Edinburgh Castle had been tamely yielded by the Duke of Gordon; Balcarres, the associate of Dundee, had been imprisoned; but Dundee himself, after being declared a rebel, in April raised the standard of King James. As against him the Whigs relied on Mackay, a brave officer who had been in Dutch service, and now commanded regiments of the Scots Brigade of Holland. Mackay pursued Dundee, as Baillie had pursued Montrose, through the north: at Inverness, Dundee picked up some Macdonalds under Keppoch, but Keppoch was not satisfactory, being something of a freebooter. The Viscount now rode to the centre of his hopes, to the Macdonalds of Glengarry, the Camerons of Lochiel, and the Macleans who had been robbed of their lands by the Earl of Argyll, executed in 1685. Dundee summoned them to Lochiel’s house on Loch Arkaig for May 18; he visited Atholl and Badenoch; found a few mounted men as recruits at Dundee; returned through the wilds to Lochaber, and sent round that old summons to a rising, the Fiery Cross, charred and dipped in a goat’s blood.

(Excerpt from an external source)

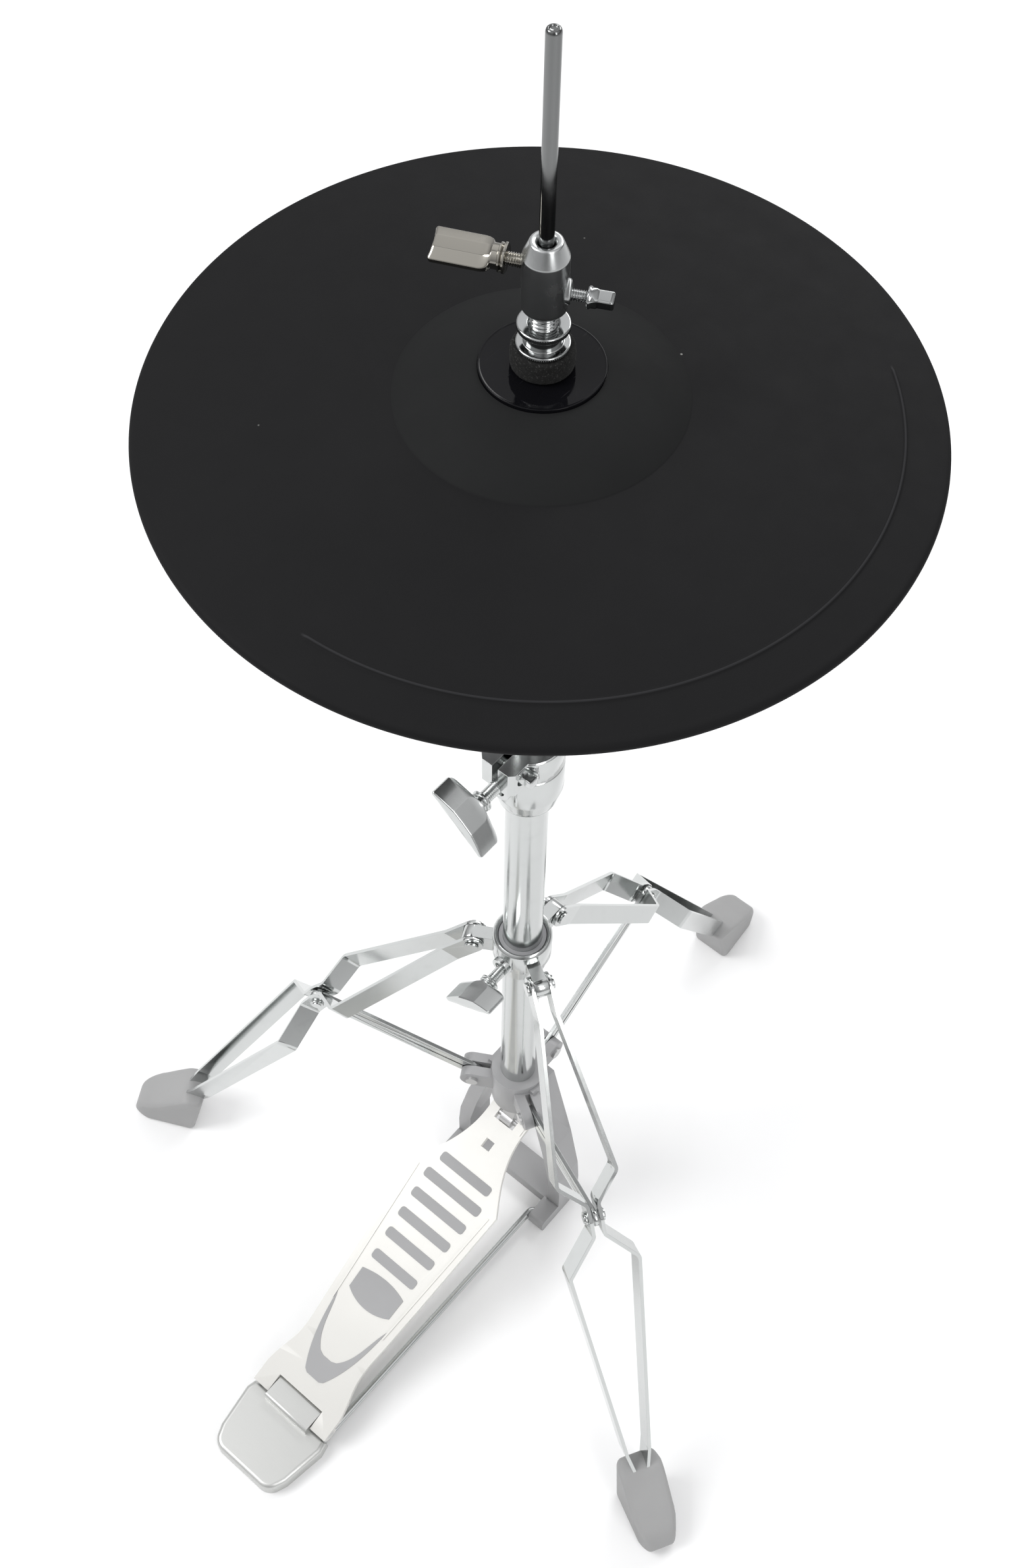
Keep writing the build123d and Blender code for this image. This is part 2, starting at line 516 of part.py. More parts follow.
def heel_block():
    """The rounded block nearest the heel, its lower side bowed."""
    top = Spline((-20.5, 109), (-5, 112.2), (11, 111.6), (20.5, 109))
    side = Line((20.5, 109), (20, 92))
    low = ThreePointArc((20, 92), (0, 86.2), (-20, 92))
    return make_face([top, side, low, Line((-20, 92), (-20.5, 109))])


def chevron():
    """The tapering U that closes the pattern towards the heel."""
    outer = Spline((-25, 84), (-22.6, 66), (-17.5, 44.6), (-9, 25.5))
    inner = Spline((25, 84), (19.6, 66), (14.3, 51), (8, 42.6))
    edges = [outer, Line(outer @ 1, (-6, 23.6)), Line((-6, 23.6), (6, 23.6)), Line((6, 23.6), (9, 25.5)),
             Spline((9, 25.5), (17.5, 44.6), (22.6, 66), (25, 84)), inner, Line(inner @ 1, (4, 41)),
             Line((4, 41), (-4, 41)), Line((-4, 41), (-8, 42.6)),
             Spline((-8, 42.6), (-14.3, 51), (-19.6, 66), (-25, 84))]
    return make_face(edges)


def grip_faces():
    faces = [slot_shape(half, s) for half, s in GRIP_SHAPES]
    return faces + [heel_block(), chevron()]


def pedal_parts():
    save("pedal_frame", pedal_frame() - radius_rod())
    save("radius_rod", radius_rod())
    edges = board_outline()
    ends = [Line((17.5, TOE_S), (0, TOE_S)), Line((0, TOE_S), (0, -5.5)), Line((0, -5.5), (36, -5.5))]
    half = make_face([*edges, *ends])
    plate = Pos(0, 0, BOARD_TOP - BOARD_T) * raised(half, BOARD_T)
    board = plate + mirror(plate, Plane.YZ)
    board -= block(-9, 9, TOE_S - 14, TOE_S + 2, -1, 9)
    board -= block(-3.8, 3.8, 234.5, 242.3, -1, 9)
    board -= block(-21.5, 21.5, -7, 9.5, -9, 9)
    knuckle = along_x(5.5, 21.5, 36)
    board += knuckle + mirror(knuckle, Plane.YZ)
    rib = block(24.6, 26, 78, 196, BOARD_TOP - 0.2, BOARD_TOP + 0.8)
    rib = rib.rotate(Axis((24.6, 78, 0), (0, 0, 1)), -4.6)
    board += rib + mirror(rib, Plane.YZ)
    for s in (-1, 1):
        inner, outer = min(9 * s, 16 * s), max(9 * s, 16 * s)
        board += block(inner, outer, TOE_PIN_S - 6, TOE_PIN_S + 6, -1, BOARD_TOP + 0.9)
    board -= along_x(PIN_R, -15, 15, y=TOE_PIN_S, z=TOE_PIN_LIFT)
    board -= along_x(3 + RUN_GAP, -50, 50)
    grips = []
    for face in grip_faces():
        pocket = Pos(0, 0, BOARD_TOP - 1.2) * raised(face, 5)
        board -= pocket
        grips.append(in_board(Pos(0, 0, BOARD_TOP - 1.2) * raised(face, 1.6)))
    save("footboard", in_board(board))
    save("footboard_grips", *grips)
    save("toe_pin", in_board(along_x(PIN_R, -15, 15, y=TOE_PIN_S, z=TOE_PIN_LIFT)))

    heel = prism([(-36, -259.5), (-38, -268), (-33, -300), (-27, -314), (27, -314), (33, -300), (38, -268),
                  (36, -259.5)], 14.5)
    heel = fillet(heel.edges().filter_by(Axis.Z).group_by(Axis.Y)[0], 12)
    heel = fillet(heel.edges().group_by(Axis.Z)[-1], 3.5)
    tongue = block(-20.8, 20.8, -266, PEDAL_AXIS[0] + 8, 10.5, 22.5)
    tongue = fillet(tongue.edges().filter_by(Axis.X).group_by(Axis.Z)[-1], 2.5)
    heel = heel + tongue - radius_rod() - along_x(3, -50, 50, y=PEDAL_AXIS[0], z=PEDAL_AXIS[1])
    clear = in_board(block(21, 40, -8, 12, -9, 9))
    heel = heel - clear - mirror(clear, Plane.YZ)
    save("heel_plate", heel)
    save("heel_pin", along_x(3, -36, 36, y=PEDAL_AXIS[0], z=PEDAL_AXIS[1]))


def toe_link():
    """The short strap from the toe pin up to the rod's fork."""
    slope = math.radians(PEDAL_SLOPE)
    y0 = PEDAL_AXIS[0] + TOE_PIN_S * math.cos(slope) - TOE_PIN_LIFT * math.sin(slope)
    z0 = PEDAL_AXIS[1] + TOE_PIN_S * math.sin(slope) + TOE_PIN_LIFT * math.cos(slope)
    lean = math.degrees(math.atan2(0 - y0, 148 - z0))
    length = math.hypot(y0, 148 - z0)
    strap = block(-5, 5, -3, 3, 0, length) + along_x(6, -5, 5) + along_x(6, -5, 5, z=length)
    strap -= along_x(PIN_R + RUN_GAP, -9, 9)
    strap -= along_x(PIN_R + 1.0, -9, 9, z=length)
    return Pos(0, y0, z0) * (Rot(-lean, 0, 0) * strap)


def brace_pins():
    r, z = BRACE_PIVOT
    pin = along_y(PIN_R, -9, 9, x=r, z=z) + along_y(4.4, -11, -9, x=r, z=z) + along_y(4.4, 9, 11, x=r, z=z)
    save("brace_pins", *[turned_out(a, pin) for a in LEG_AZIMUTHS.values()])


os.makedirs("parts", exist_ok=True)
pad_parts()
clutch_parts()
rod_parts()
controller_parts()
seat_parts()
memory_lock_parts()
height_clamp_parts()
hub_parts()
leg_parts()
pedal_parts()
brace_pins()
save("toe_link", toe_link())
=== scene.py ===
"""Looks of a hi-hat for an electronic drum kit, built around its packed working model."""

import json
import math

import bmesh
import bpy
import numpy as np
from mathutils import Matrix, Vector


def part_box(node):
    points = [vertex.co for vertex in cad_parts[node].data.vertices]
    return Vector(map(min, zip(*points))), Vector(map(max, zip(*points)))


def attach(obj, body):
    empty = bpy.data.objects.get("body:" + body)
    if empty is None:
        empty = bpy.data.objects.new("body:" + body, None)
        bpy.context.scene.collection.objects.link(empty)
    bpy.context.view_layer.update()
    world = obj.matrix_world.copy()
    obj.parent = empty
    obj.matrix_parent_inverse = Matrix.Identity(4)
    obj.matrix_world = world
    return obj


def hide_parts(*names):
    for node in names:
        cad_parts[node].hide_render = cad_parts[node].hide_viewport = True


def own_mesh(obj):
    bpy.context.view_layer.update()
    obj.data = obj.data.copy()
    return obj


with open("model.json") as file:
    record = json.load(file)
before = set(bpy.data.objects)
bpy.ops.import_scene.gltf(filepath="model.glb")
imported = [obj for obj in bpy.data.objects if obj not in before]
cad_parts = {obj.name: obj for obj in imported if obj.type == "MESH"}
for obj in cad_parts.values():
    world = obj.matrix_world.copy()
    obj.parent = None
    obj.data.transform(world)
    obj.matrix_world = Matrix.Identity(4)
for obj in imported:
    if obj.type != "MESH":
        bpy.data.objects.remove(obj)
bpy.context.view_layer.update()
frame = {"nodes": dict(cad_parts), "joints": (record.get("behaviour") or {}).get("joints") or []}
MM = 0.001
LEGS = {"left": 210.0, "rear": 90.0, "right": -30.0}
ROD_STROKE = next(-j["range_m"][0] for j in frame["joints"] if j["name"] == "rod_slide")
BEAD_START, BEAD_SPAN, BEAD_R = 272.7, 137.0, 157.2  # degrees, degrees and millimetres, as on the CAD solid
BELL_TOP, BELL_EDGE = (27.8, 888.6), (64.7, 873.2)  # (r, z) where the bell's arc starts and ends
WING_AZIMUTH, WING_Z = 205, 943.0  # the clutch's wing screw
KEY_AZIMUTH, KEY_Z = 27, 930.5  # the clutch's key screw
LENS_MM, SENSOR_MM = 43.79, 36.0
EYE = (0.3638, -0.4625, 1.4648)  # the camera's place, in metres, and the ways its right side and its lens point
EYE_RIGHT, EYE_AHEAD = (0.7654, 0.6434, 0.0139), (-0.3435, 0.4267, -0.8366)
SKY_STRENGTH = 0.95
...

Much time was spent in preliminary manœuvring and sparring between Mackay, now reinforced by English regulars, and Dundee, who for a time disbanded his levies, while Mackay went to receive fresh forces and to consult the Government at Edinburgh. He decided to march to the west and bridle the clans by erecting a strong fort at Inverlochy, where Montrose routed Argyll. A stronghold at Inverlochy menaced the Macdonalds to the north, and the Camerons in Lochaber, and, southwards, the Stewarts in Appin. But to reach Inverlochy Mackay had to march up the Tay, past Blair Atholl, and so westward through very wild mountainous country. To oppose him Dundee had collected 4000 of the clansmen, and awaited ammunition and men from James, then in Ireland. By the advice of the great Lochiel, a man over seventy but miraculously athletic, Dundee decided to let the clans fight in their old way,—a rush, a volley at close quarters, and then the claymore. By June 28 Dundee had received no aid from James,—of money “we have not twenty pounds”; and he was between the Earl of Argyll (son of the martyr of 1685) and Mackay with his 4000 foot and eight troops of horse.

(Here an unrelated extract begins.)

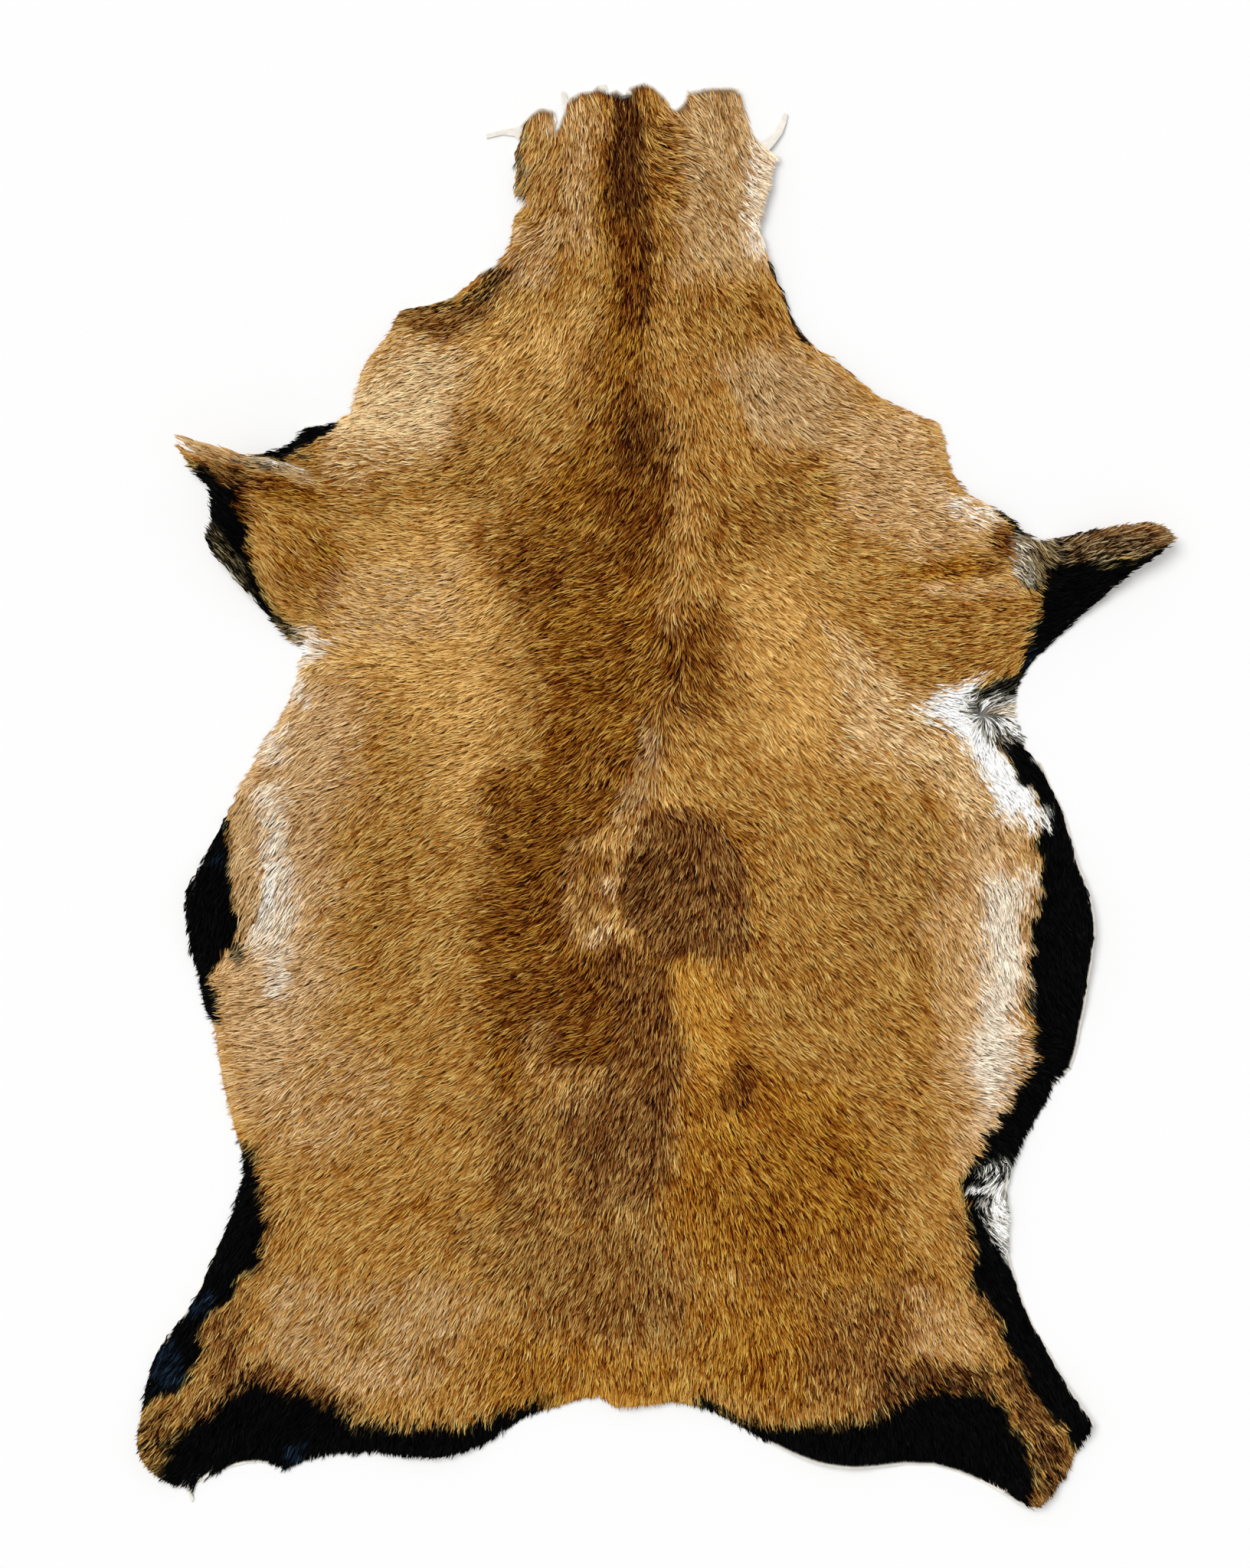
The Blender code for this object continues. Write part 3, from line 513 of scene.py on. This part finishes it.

On July 23 Dundee seized the castle of Blair Atholl, which had been the base of Montrose in his campaigns, and was the key of the country between the Tay and Lochaber. The Atholl clans, Murrays and Stewarts, breaking away from the son of their chief, the fickle Marquis of Atholl, were led by Stewart of Ballechin, but did not swell Dundee’s force at the moment. From James Dundee now received but a battalion of half-starved Irishmen, under the futile General Cannon.
On July 27, at Blair, Dundee learned that Mackay’s force had already entered the steep and narrow pass of Killiecrankie, where the road skirted the brawling waters of the Garry. Dundee had not time to defend the pass; he marched his men from Blair, keeping the heights, while Mackay emerged from the gorge, and let his forces rest on the wide level haugh beside the Garry, under the house of Runraurie, now called Urrard, with the deep and rapid river in their rear. On this haugh the tourist sees the tall standing stone which, since 1735 at least, has been known as “Dundee’s stone.” From the haugh rises a steep acclivity, leading to the plateau where the house of Runraurie stood. Mackay feared that Dundee would occupy this plateau, and that the fire thence would break up his own men on the haugh below. He therefore seized the plateau, which was an unfortunate manœuvre. He was so superior in numbers that both of his wings extended beyond Dundee’s, who had but forty ill-horsed gentlemen by way of cavalry. After distracting Mackay by movements along the heights, as if to cut off his communications with the south, Dundee, who had resisted the prayers of the chiefs that he would be sparing of his person, gave the word to charge as the sun sank behind the western hills. Rushing down hill, under heavy fire and losing many men, the clans, when they came to the shock, swept the enemy from the plateau, drove them over the declivity, forced many to attempt crossing the Garry, where they were drowned, and followed, slaying, through the pass. Half of Hastings’ regiment, untouched by the Highland charge, and all of Leven’s men, stood their ground, and were standing there when sixteen of Dundee’s horse returned from the pursuit. Mackay, who had lost his army, stole across the Garry with this remnant and made for Stirling. He knew not that Dundee lay on the field, dying in the arms of Victory. Precisely when and in what manner Dundee was slain is unknown; there is even a fair presumption, from letters of the English Government, that he was murdered by two men sent from England on some very secret mission. When last seen by his men, Dundee was plunged in the battle smoke, sword in hand, in advance of his horse.
When the Whigs—terrified by the defeat and expecting Dundee at Stirling with the clans and the cavaliers of the Lowlands—heard of his fall, their sorrow was changed into rejoicing. The cause of King James was mortally wounded by the death of “the glory of the Grahams,” who alone could lead and keep together a Highland host. Deprived of his leadership and distrustful of his successor, General Cannon, the clans gradually left the Royal Standard. The Cameronian regiment, recruited from the young men of the organised societies, had been ordered to occupy Dunkeld. Here they were left isolated, “in the air,” by Mackay or his subordinates, and on August 21 these raw recruits, under Colonel Cleland, who had fought at Drumclog, had to receive the attack of the Highlanders. Cleland had fortified the Abbey church and the “castle,” and his Cameronians fired from behind walls and from loopholes with such success that Cannon called off the clansmen, or could not bring them to a second attack: both versions are given. Cleland fell in the fight; the clans disbanded, and Mackay occupied the castle of Blair.